Task requirements: Could you output each line of the data that follows exactly?

Stored records:
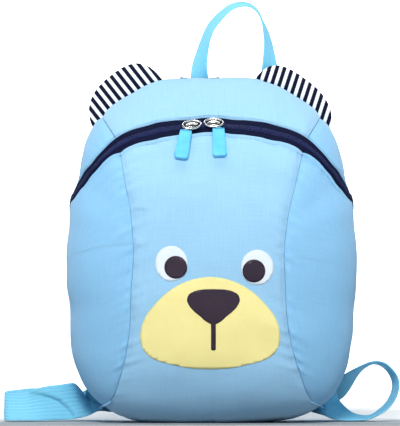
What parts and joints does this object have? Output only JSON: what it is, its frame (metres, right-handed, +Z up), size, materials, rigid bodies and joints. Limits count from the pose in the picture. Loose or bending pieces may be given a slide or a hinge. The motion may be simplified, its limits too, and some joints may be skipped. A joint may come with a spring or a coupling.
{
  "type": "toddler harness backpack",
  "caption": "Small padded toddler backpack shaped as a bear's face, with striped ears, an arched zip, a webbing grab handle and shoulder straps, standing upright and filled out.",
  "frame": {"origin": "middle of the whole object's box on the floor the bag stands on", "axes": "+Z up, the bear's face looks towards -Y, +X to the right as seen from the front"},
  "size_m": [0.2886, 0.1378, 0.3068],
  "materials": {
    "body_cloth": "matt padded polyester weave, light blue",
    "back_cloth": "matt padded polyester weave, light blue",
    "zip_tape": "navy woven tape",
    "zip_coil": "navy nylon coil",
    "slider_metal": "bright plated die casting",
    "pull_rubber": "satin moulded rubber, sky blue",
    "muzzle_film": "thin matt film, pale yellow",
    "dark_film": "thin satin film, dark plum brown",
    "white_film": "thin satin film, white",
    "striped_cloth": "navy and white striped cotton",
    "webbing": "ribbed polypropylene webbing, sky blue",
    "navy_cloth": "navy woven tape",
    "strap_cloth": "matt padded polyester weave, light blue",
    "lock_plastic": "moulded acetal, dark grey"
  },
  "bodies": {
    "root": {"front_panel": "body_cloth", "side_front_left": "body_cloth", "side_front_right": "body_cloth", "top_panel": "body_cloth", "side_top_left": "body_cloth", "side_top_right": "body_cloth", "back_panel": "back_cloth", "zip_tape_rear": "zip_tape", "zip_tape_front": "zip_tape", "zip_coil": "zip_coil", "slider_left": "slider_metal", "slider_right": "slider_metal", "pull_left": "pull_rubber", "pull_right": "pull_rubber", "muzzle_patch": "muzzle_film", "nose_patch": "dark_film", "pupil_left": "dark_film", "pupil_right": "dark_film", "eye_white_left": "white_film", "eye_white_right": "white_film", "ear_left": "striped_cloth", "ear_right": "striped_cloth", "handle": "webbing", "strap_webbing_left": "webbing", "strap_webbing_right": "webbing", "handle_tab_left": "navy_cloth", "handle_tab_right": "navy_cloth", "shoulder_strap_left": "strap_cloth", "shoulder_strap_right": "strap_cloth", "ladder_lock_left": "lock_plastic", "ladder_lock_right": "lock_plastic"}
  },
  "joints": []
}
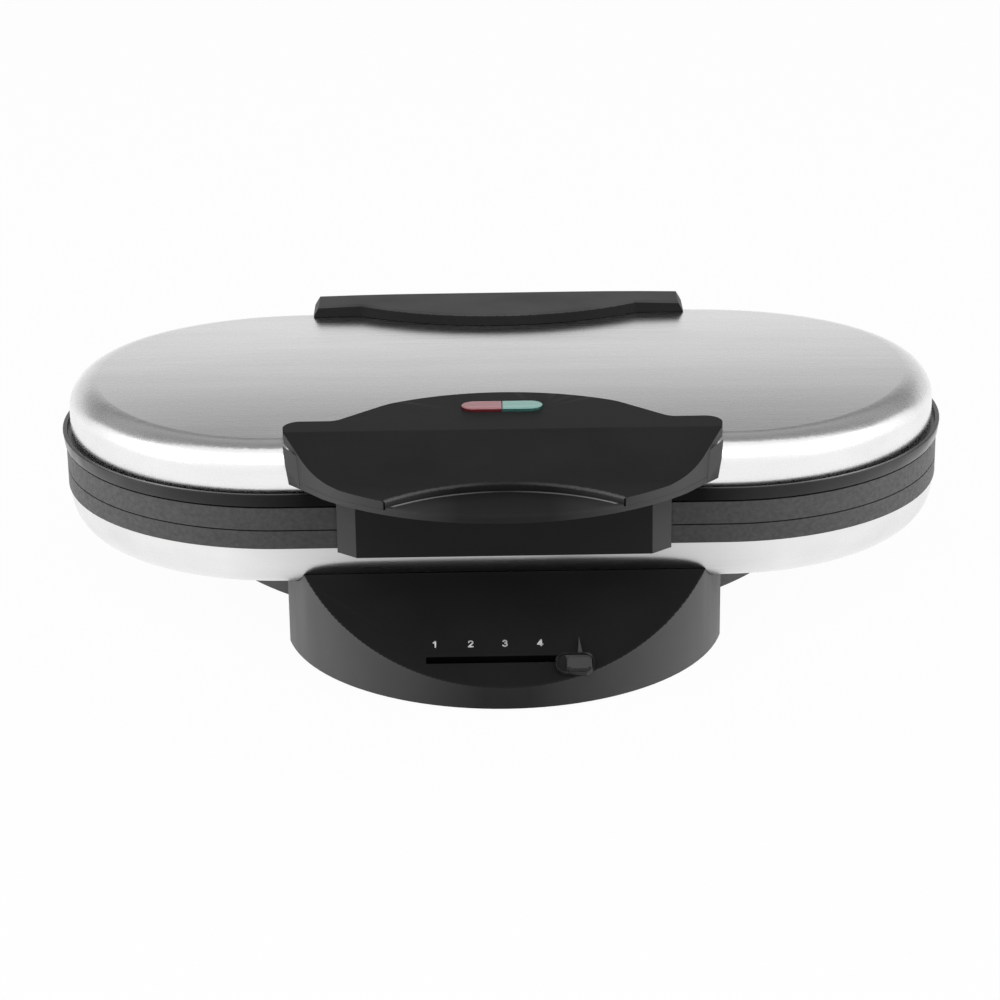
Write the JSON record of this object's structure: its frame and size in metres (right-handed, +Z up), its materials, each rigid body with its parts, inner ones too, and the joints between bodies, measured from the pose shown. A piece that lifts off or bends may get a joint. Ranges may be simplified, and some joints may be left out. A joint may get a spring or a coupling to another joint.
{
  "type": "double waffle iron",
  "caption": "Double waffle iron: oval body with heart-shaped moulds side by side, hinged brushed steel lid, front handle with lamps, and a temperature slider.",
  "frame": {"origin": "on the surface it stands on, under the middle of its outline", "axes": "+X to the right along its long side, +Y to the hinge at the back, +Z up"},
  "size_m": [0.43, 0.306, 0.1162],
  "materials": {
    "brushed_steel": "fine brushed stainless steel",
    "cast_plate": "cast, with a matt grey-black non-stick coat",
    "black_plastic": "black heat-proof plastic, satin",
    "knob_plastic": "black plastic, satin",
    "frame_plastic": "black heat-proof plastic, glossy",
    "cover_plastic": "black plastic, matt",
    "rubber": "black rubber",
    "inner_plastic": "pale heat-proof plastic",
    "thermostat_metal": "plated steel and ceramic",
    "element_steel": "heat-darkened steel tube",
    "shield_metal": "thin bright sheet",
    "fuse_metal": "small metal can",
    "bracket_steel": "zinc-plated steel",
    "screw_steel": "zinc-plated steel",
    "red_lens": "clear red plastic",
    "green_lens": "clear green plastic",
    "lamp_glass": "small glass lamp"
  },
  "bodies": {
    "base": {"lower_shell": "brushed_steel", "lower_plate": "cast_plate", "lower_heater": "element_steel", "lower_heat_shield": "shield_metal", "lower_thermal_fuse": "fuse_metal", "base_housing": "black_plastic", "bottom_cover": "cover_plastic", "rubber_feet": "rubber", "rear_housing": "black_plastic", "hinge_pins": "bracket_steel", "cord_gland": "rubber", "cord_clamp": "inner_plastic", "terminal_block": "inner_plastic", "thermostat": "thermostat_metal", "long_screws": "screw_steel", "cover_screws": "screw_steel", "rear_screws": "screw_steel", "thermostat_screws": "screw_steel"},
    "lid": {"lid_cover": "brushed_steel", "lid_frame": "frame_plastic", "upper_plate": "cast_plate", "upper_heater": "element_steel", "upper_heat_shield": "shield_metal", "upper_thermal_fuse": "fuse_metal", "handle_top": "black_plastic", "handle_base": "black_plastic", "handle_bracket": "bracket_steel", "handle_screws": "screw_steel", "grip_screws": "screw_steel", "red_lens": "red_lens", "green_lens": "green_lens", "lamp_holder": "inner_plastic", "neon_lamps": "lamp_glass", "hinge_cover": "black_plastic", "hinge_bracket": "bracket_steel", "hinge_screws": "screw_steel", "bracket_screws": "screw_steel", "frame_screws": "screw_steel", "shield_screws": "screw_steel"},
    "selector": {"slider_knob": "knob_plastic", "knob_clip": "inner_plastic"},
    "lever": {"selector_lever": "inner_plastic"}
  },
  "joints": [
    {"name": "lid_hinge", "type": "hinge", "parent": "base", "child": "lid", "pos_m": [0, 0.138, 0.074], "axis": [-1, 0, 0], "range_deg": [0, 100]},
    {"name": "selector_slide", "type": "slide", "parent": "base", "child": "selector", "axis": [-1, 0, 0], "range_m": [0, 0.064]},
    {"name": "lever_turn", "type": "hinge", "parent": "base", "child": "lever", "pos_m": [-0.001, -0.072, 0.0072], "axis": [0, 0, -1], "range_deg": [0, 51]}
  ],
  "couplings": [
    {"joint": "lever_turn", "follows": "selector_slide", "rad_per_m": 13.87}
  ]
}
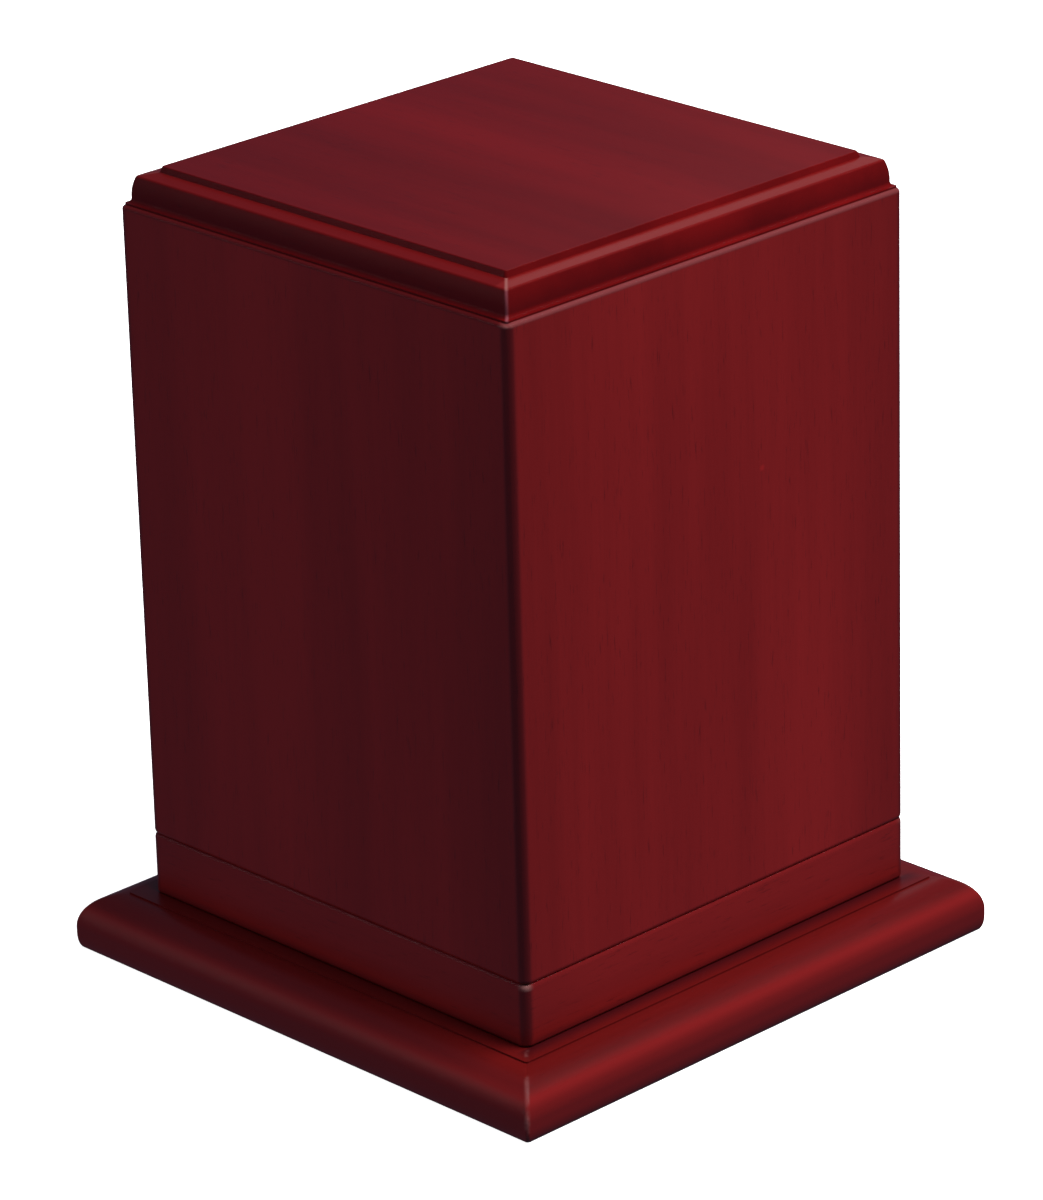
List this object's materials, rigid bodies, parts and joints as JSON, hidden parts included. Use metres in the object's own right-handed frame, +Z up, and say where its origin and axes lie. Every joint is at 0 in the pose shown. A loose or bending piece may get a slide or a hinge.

Response:
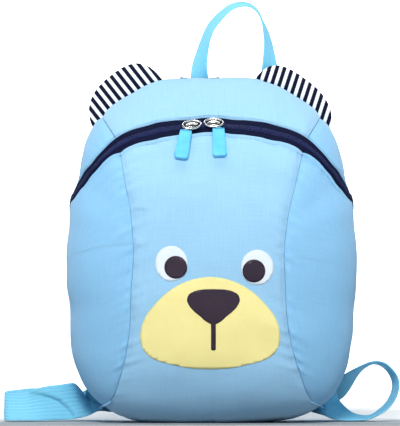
What parts and joints does this object have? Output only JSON: what it is, its frame (metres, right-handed, +Z up), size, materials, rigid bodies and joints. Limits count from the pose in the picture. Loose or bending pieces may be given a slide or a hinge. The motion may be simplified, its limits too, and some joints may be skipped. A joint may come with a spring or a coupling.
{
  "type": "toddler harness backpack",
  "caption": "Small padded toddler backpack shaped as a bear's face, with striped ears, an arched zip, a webbing grab handle and shoulder straps, standing upright and filled out.",
  "frame": {"origin": "middle of the whole object's box on the floor the bag stands on", "axes": "+Z up, the bear's face looks towards -Y, +X to the right as seen from the front"},
  "size_m": [0.2886, 0.1378, 0.3068],
  "materials": {
    "body_cloth": "matt padded polyester weave, light blue",
    "back_cloth": "matt padded polyester weave, light blue",
    "zip_tape": "navy woven tape",
    "zip_coil": "navy nylon coil",
    "slider_metal": "bright plated die casting",
    "pull_rubber": "satin moulded rubber, sky blue",
    "muzzle_film": "thin matt film, pale yellow",
    "dark_film": "thin satin film, dark plum brown",
    "white_film": "thin satin film, white",
    "striped_cloth": "navy and white striped cotton",
    "webbing": "ribbed polypropylene webbing, sky blue",
    "navy_cloth": "navy woven tape",
    "strap_cloth": "matt padded polyester weave, light blue",
    "lock_plastic": "moulded acetal, dark grey"
  },
  "bodies": {
    "root": {"front_panel": "body_cloth", "side_front_left": "body_cloth", "side_front_right": "body_cloth", "top_panel": "body_cloth", "side_top_left": "body_cloth", "side_top_right": "body_cloth", "back_panel": "back_cloth", "zip_tape_rear": "zip_tape", "zip_tape_front": "zip_tape", "zip_coil": "zip_coil", "slider_left": "slider_metal", "slider_right": "slider_metal", "pull_left": "pull_rubber", "pull_right": "pull_rubber", "muzzle_patch": "muzzle_film", "nose_patch": "dark_film", "pupil_left": "dark_film", "pupil_right": "dark_film", "eye_white_left": "white_film", "eye_white_right": "white_film", "ear_left": "striped_cloth", "ear_right": "striped_cloth", "handle": "webbing", "strap_webbing_left": "webbing", "strap_webbing_right": "webbing", "handle_tab_left": "navy_cloth", "handle_tab_right": "navy_cloth", "shoulder_strap_left": "strap_cloth", "shoulder_strap_right": "strap_cloth", "ladder_lock_left": "lock_plastic", "ladder_lock_right": "lock_plastic"}
  },
  "joints": []
}
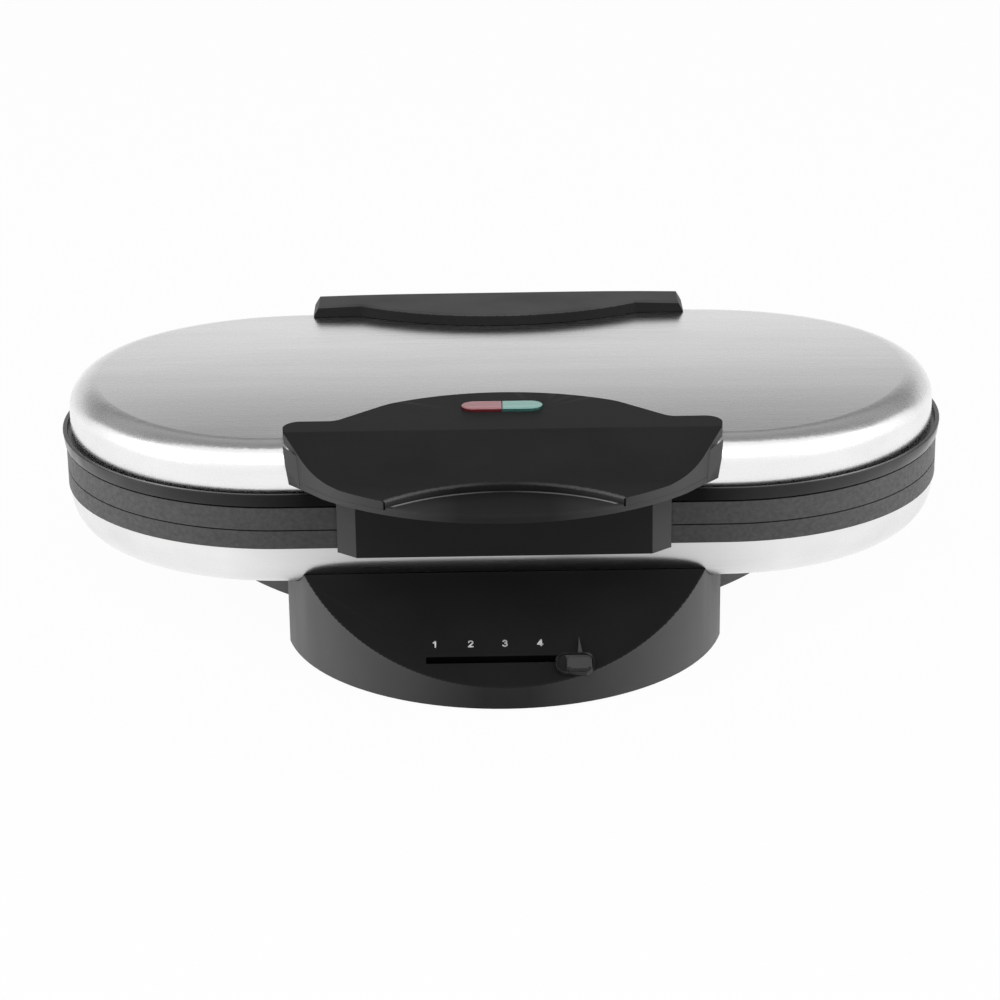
Write the JSON record of this object's structure: its frame and size in metres (right-handed, +Z up), its materials, each rigid body with its parts, inner ones too, and the joints between bodies, measured from the pose shown. A piece that lifts off or bends may get a joint. Ranges may be simplified, and some joints may be left out. A joint may get a spring or a coupling to another joint.
{
  "type": "double waffle iron",
  "caption": "Double waffle iron: oval body with heart-shaped moulds side by side, hinged brushed steel lid, front handle with lamps, and a temperature slider.",
  "frame": {"origin": "on the surface it stands on, under the middle of its outline", "axes": "+X to the right along its long side, +Y to the hinge at the back, +Z up"},
  "size_m": [0.43, 0.306, 0.1162],
  "materials": {
    "brushed_steel": "fine brushed stainless steel",
    "cast_plate": "cast, with a matt grey-black non-stick coat",
    "black_plastic": "black heat-proof plastic, satin",
    "knob_plastic": "black plastic, satin",
    "frame_plastic": "black heat-proof plastic, glossy",
    "cover_plastic": "black plastic, matt",
    "rubber": "black rubber",
    "inner_plastic": "pale heat-proof plastic",
    "thermostat_metal": "plated steel and ceramic",
    "element_steel": "heat-darkened steel tube",
    "shield_metal": "thin bright sheet",
    "fuse_metal": "small metal can",
    "bracket_steel": "zinc-plated steel",
    "screw_steel": "zinc-plated steel",
    "red_lens": "clear red plastic",
    "green_lens": "clear green plastic",
    "lamp_glass": "small glass lamp"
  },
  "bodies": {
    "base": {"lower_shell": "brushed_steel", "lower_plate": "cast_plate", "lower_heater": "element_steel", "lower_heat_shield": "shield_metal", "lower_thermal_fuse": "fuse_metal", "base_housing": "black_plastic", "bottom_cover": "cover_plastic", "rubber_feet": "rubber", "rear_housing": "black_plastic", "hinge_pins": "bracket_steel", "cord_gland": "rubber", "cord_clamp": "inner_plastic", "terminal_block": "inner_plastic", "thermostat": "thermostat_metal", "long_screws": "screw_steel", "cover_screws": "screw_steel", "rear_screws": "screw_steel", "thermostat_screws": "screw_steel"},
    "lid": {"lid_cover": "brushed_steel", "lid_frame": "frame_plastic", "upper_plate": "cast_plate", "upper_heater": "element_steel", "upper_heat_shield": "shield_metal", "upper_thermal_fuse": "fuse_metal", "handle_top": "black_plastic", "handle_base": "black_plastic", "handle_bracket": "bracket_steel", "handle_screws": "screw_steel", "grip_screws": "screw_steel", "red_lens": "red_lens", "green_lens": "green_lens", "lamp_holder": "inner_plastic", "neon_lamps": "lamp_glass", "hinge_cover": "black_plastic", "hinge_bracket": "bracket_steel", "hinge_screws": "screw_steel", "bracket_screws": "screw_steel", "frame_screws": "screw_steel", "shield_screws": "screw_steel"},
    "selector": {"slider_knob": "knob_plastic", "knob_clip": "inner_plastic"},
    "lever": {"selector_lever": "inner_plastic"}
  },
  "joints": [
    {"name": "lid_hinge", "type": "hinge", "parent": "base", "child": "lid", "pos_m": [0, 0.138, 0.074], "axis": [-1, 0, 0], "range_deg": [0, 100]},
    {"name": "selector_slide", "type": "slide", "parent": "base", "child": "selector", "axis": [-1, 0, 0], "range_m": [0, 0.064]},
    {"name": "lever_turn", "type": "hinge", "parent": "base", "child": "lever", "pos_m": [-0.001, -0.072, 0.0072], "axis": [0, 0, -1], "range_deg": [0, 51]}
  ],
  "couplings": [
    {"joint": "lever_turn", "follows": "selector_slide", "rad_per_m": 13.87}
  ]
}
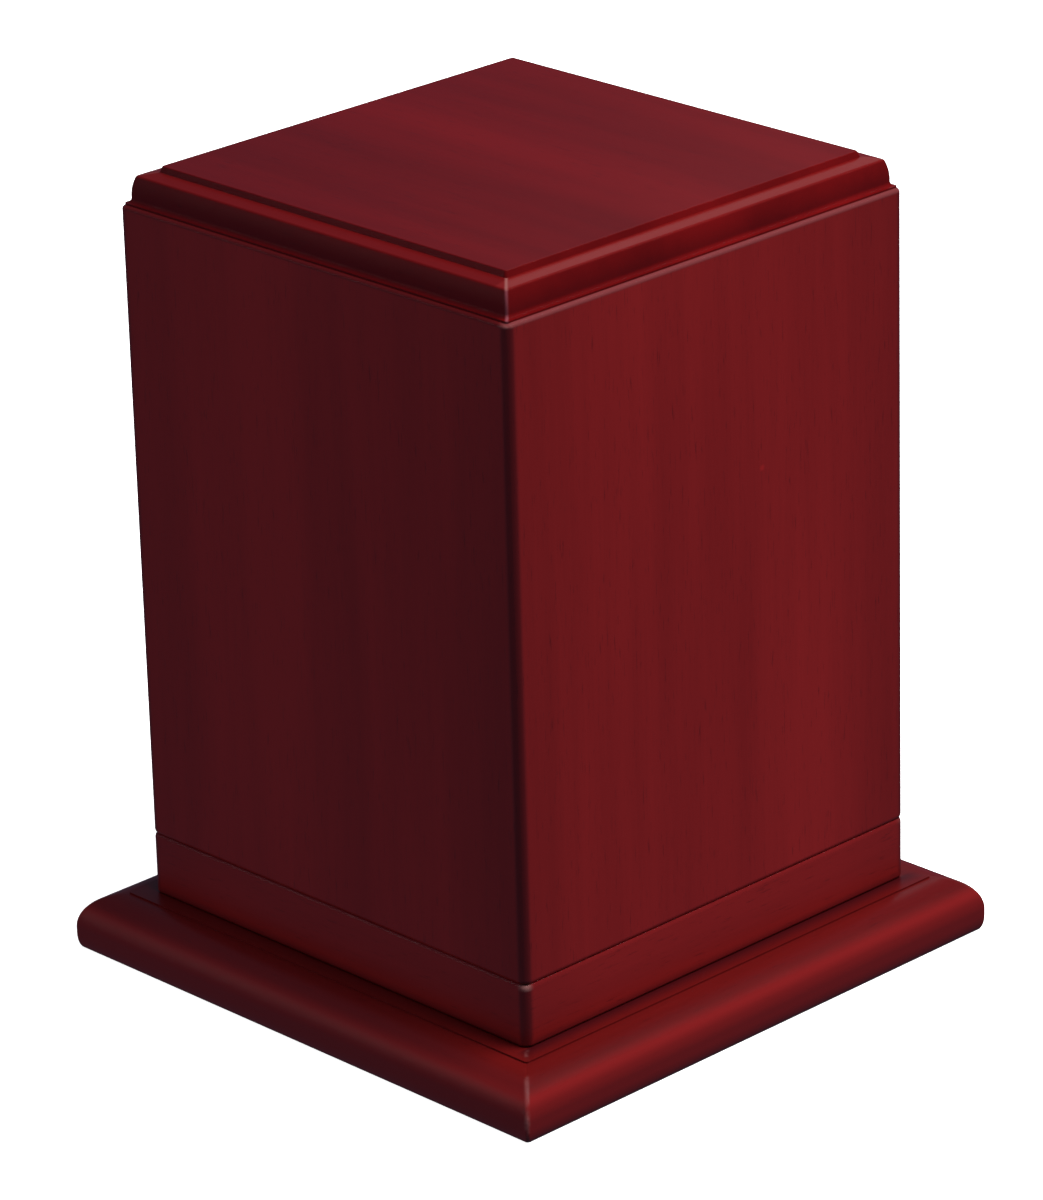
List this object's materials, rigid bodies, parts and joints as JSON, hidden parts included. Use metres in the object's own right-handed frame, +Z up, and say where its origin and axes lie. Every joint is at 0 in the pose shown. A loose or bending piece may get a slide or a hinge.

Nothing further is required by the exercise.